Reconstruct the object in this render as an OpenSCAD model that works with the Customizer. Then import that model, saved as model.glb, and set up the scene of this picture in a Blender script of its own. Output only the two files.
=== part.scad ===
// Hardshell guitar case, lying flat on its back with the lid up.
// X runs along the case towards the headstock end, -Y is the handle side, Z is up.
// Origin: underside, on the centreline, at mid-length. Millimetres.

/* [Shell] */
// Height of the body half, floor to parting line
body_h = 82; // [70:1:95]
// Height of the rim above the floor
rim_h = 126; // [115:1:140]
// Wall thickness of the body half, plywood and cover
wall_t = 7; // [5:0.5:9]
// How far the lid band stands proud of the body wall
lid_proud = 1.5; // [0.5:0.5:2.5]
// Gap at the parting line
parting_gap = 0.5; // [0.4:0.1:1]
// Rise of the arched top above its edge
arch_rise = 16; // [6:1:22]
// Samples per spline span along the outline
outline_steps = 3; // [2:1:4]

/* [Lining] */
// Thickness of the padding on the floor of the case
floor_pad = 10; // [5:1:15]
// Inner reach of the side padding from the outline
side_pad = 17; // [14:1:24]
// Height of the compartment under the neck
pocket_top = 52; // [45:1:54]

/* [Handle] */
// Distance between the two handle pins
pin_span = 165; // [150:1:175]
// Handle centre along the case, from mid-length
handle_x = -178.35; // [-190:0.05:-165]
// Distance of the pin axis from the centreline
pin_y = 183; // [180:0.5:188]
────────
What this task involves: Give an exact repetition of all the material.

Exercise output:
Reconstruct the object in this render as an OpenSCAD model that works with the Customizer. Then import that model, saved as model.glb, and set up the scene of this picture in a Blender script of its own. Output only the two files.
=== part.scad ===
// Hardshell guitar case, lying flat on its back with the lid up.
// X runs along the case towards the headstock end, -Y is the handle side, Z is up.
// Origin: underside, on the centreline, at mid-length. Millimetres.

/* [Shell] */
// Height of the body half, floor to parting line
body_h = 82; // [70:1:95]
// Height of the rim above the floor
rim_h = 126; // [115:1:140]
// Wall thickness of the body half, plywood and cover
wall_t = 7; // [5:0.5:9]
// How far the lid band stands proud of the body wall
lid_proud = 1.5; // [0.5:0.5:2.5]
// Gap at the parting line
parting_gap = 0.5; // [0.4:0.1:1]
// Rise of the arched top above its edge
arch_rise = 16; // [6:1:22]
// Samples per spline span along the outline
outline_steps = 3; // [2:1:4]

/* [Lining] */
// Thickness of the padding on the floor of the case
floor_pad = 10; // [5:1:15]
// Inner reach of the side padding from the outline
side_pad = 17; // [14:1:24]
// Height of the compartment under the neck
pocket_top = 52; // [45:1:54]

/* [Handle] */
// Distance between the two handle pins
pin_span = 165; // [150:1:175]
// Handle centre along the case, from mid-length
handle_x = -178.35; // [-190:0.05:-165]
// Distance of the pin axis from the centreline
pin_y = 183; // [180:0.5:188]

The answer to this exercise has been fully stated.